The following is a guest article from Wes Chaar, chief data and analytics officer at Catalina.
Large, successful companies are increasingly embracing the value of the data science function and its potential to deliver powerful insights, better outcomes and personalized customer experiences.
Growth in the application of data science is evident in new hiring trends, increased spending in areas like technology and data science, as well as an overall cultural shift and recognition of the need for data-inspired decision making at the highest levels of leadership for critical strategic direction.
But the glorification of data science in today's enterprise can be a two-edged sword.
The growing wave of big data applications and activities, along with plenty of media hype and publicity, can sometimes supercharge the expectations and demands of business leaders.
Executives can push for what's shiny and new — the biggest and most complex — data science models to address their perceived business needs.
Perhaps there's also a desire to gain bragging rights among executives as the leader who implemented the most advanced data science techniques in their industry.
While the growing stature of data science and an improved data culture represent positive trends for the field, all the excitement can drive data science teams to fall into a trap I call "Data Science Overdone."
It's an unhealthy condition that leads data science teams to over-engineer solutions and lose focus of a few key guiding principles as they architect their data science processes, methods and solutions.
In lieu of practical, effective approaches, enthusiasm among business leaders, combined with the curiosity and ambition of highly trained and well-qualified data science teams, can ironically sometimes push data scientists toward over-hyped and unnecessarily complex approaches — often to the detriment of the business.

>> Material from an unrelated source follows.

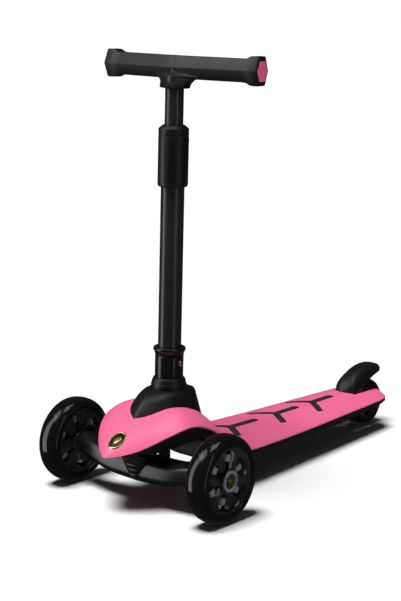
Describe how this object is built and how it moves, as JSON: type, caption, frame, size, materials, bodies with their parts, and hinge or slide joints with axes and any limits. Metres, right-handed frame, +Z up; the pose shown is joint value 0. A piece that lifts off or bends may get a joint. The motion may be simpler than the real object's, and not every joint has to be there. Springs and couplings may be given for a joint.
{
  "type": "kick scooter",
  "caption": "Three-wheeled lean-to-steer kick scooter for a small child, with a crowned deck, a T-bar on a height clamp, a sprung rear brake fender and spoked front wheels.",
  "frame": {"origin": "on the ground under the middle of the overall box", "axes": "+X is forward, from the rear wheel to the nose, +Y is the rider's left, +Z is up"},
  "size_m": [0.651, 0.3, 0.6036],
  "materials": {
    "pink_plastic": "satin",
    "cap_pink": "satin",
    "black_plastic": "satin",
    "gloss_black": "gloss",
    "bar_black": "fine grain",
    "clamp_black": "satin",
    "pad_rubber": "matt",
    "buffer_rubber": "matt",
    "badge_gold": "polished",
    "chrome": "polished",
    "steel": "brushed",
    "bronze": "satin",
    "black_tube": "satin",
    "smoked_tyre": "gloss",
    "hub_black": "satin",
    "light_block": "satin",
    "clear_cap": "gloss"
  },
  "bodies": {
    "deck": {"chassis": "black_plastic", "deck_cover": "pink_plastic", "grip_pad_front": "pad_rubber", "grip_pad_middle": "pad_rubber", "grip_pad_rear": "pad_rubber", "nose_badge": "badge_gold", "column_boot": "black_plastic", "neck_sleeve": "gloss_black", "neck_collar": "black_plastic", "neck_ring": "gloss_black", "button_spring": "steel", "lower_tube": "black_tube", "tube_bushing": "black_plastic", "clamp_collar": "clamp_black", "clamp_bolt": "steel", "lever_pin": "steel", "kingpin": "steel", "thrust_washer": "steel", "steering_buffers": "buffer_rubber", "rear_spacer": "steel", "rear_axle": "steel", "fender_pin": "steel", "fender_spring": "steel", "cover_screws": "steel"},
    "truck": {"axle_beam": "gloss_black", "beam_fairing": "black_plastic", "kingpin_bushes": "bronze", "axle_bolt_left": "steel", "axle_bolt_right": "steel", "bearing_spacer_left": "steel", "bearing_spacer_right": "steel"},
    "wheel_left": {"tyre_left": "smoked_tyre", "hub_left": "hub_black", "bearings_left": "steel", "lights_left": "light_block", "hub_cap_left": "clear_cap"},
    "wheel_right": {"tyre_right": "smoked_tyre", "hub_right": "hub_black", "bearings_right": "steel", "lights_right": "light_block", "hub_cap_right": "clear_cap"},
    "wheel_rear": {"rear_tyre": "smoked_tyre", "rear_hub": "hub_black", "rear_bearings": "steel"},
    "handlebar": {"upper_tube": "black_tube", "tube_foot": "black_plastic", "bar_core": "steel", "bar_boss": "bar_black", "boss_screw": "steel", "grip_left": "bar_black", "grip_right": "bar_black", "end_cap_left": "cap_pink", "end_cap_right": "cap_pink"},
    "lever": {"clamp_lever": "clamp_black"},
    "button": {"release_button": "chrome"},
    "brake": {"brake_fender": "black_plastic", "brake_block": "steel"}
  },
  "joints": [
    {"name": "lean_steer", "type": "hinge", "parent": "deck", "child": "truck", "pos_m": [0.2435, 0, 0.047], "axis": [0.5, 0, 0.866], "range_deg": [-14, 14], "stiffness_Nm_per_rad": 30, "deforming": ["steering_buffers"]},
    {"name": "wheel_left_spin", "type": "hinge", "parent": "truck", "child": "wheel_left", "pos_m": [0.2435, 0.1325, 0.06], "axis": [0, 1, 0], "continuous": true},
    {"name": "wheel_right_spin", "type": "hinge", "parent": "truck", "child": "wheel_right", "pos_m": [0.2435, -0.1325, 0.06], "axis": [0, 1, 0], "continuous": true},
    {"name": "wheel_rear_spin", "type": "hinge", "parent": "deck", "child": "wheel_rear", "pos_m": [-0.2875, 0, 0.038], "axis": [0, 1, 0], "continuous": true},
    {"name": "bar_height", "type": "slide", "parent": "deck", "child": "handlebar", "axis": [0, 0, 1], "range_m": [-0.046, 0.14]},
    {"name": "lever_open", "type": "hinge", "parent": "deck", "child": "lever", "pos_m": [0.1747, -0.013, 0.487], "axis": [-1, 0, 0], "range_deg": [0, 110]},
    {"name": "button_press", "type": "slide", "parent": "deck", "child": "button", "axis": [0, -1, 0], "range_m": [0, 0.0035], "stiffness_N_per_m": 800, "deforming": ["button_spring"]},
    {"name": "brake_press", "type": "hinge", "parent": "deck", "child": "brake", "pos_m": [-0.2435, 0, 0.0518], "axis": [0, -1, 0], "range_deg": [0, 2], "stiffness_Nm_per_rad": 8}
  ]
}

Instead, data scientists should remember the principal of Occam's razor and right size their projects by embracing the simplicity of practical and effective designs.
What follows are three suggestions to help get the data science function on track in rightsizing their data science solutions:
1. Data science team
Experience is the best teacher and experienced data science teams have seen solutions fall short of implementation over time.
Strong, experienced and confident data science leaders understand the value of rightsizing data science rather than creating solutions that excite and astound because of the advanced techniques applied.
2. Senior leaders and cultural understanding
Executives and others outside of the data science function commonly represent the ultimate consumers of analytics solutions. Their exposure to new terms, methods and trends can result in buzzword-fueled requests for the latest and greatest in data science work.
While it's exciting to see the thrill and enthusiasm, analytics clients can lose sight of the importance of focusing on their business needs rather than the latest trends.
It's incumbent on data science leaders to help their clients understand the difference between cutting edge and the surest, most cost-effective, route to solving business challenges.
3. Framing the problems or opportunities
Data science teams need to take the time to work with the business to frame the business problem and, especially, to understand the intended application of the results.
Experience has shown that this is an often-neglected, yet vitally important step in the analytics project lifecycle.
Proper framing will increase the likelihood of implementation of results, whether that includes learnings that lead to business improvements, or integration of a data science solution (in the form of an algorithm, process, method, etc.) into a scaled system for real-time decision-making or data-driven automated processes.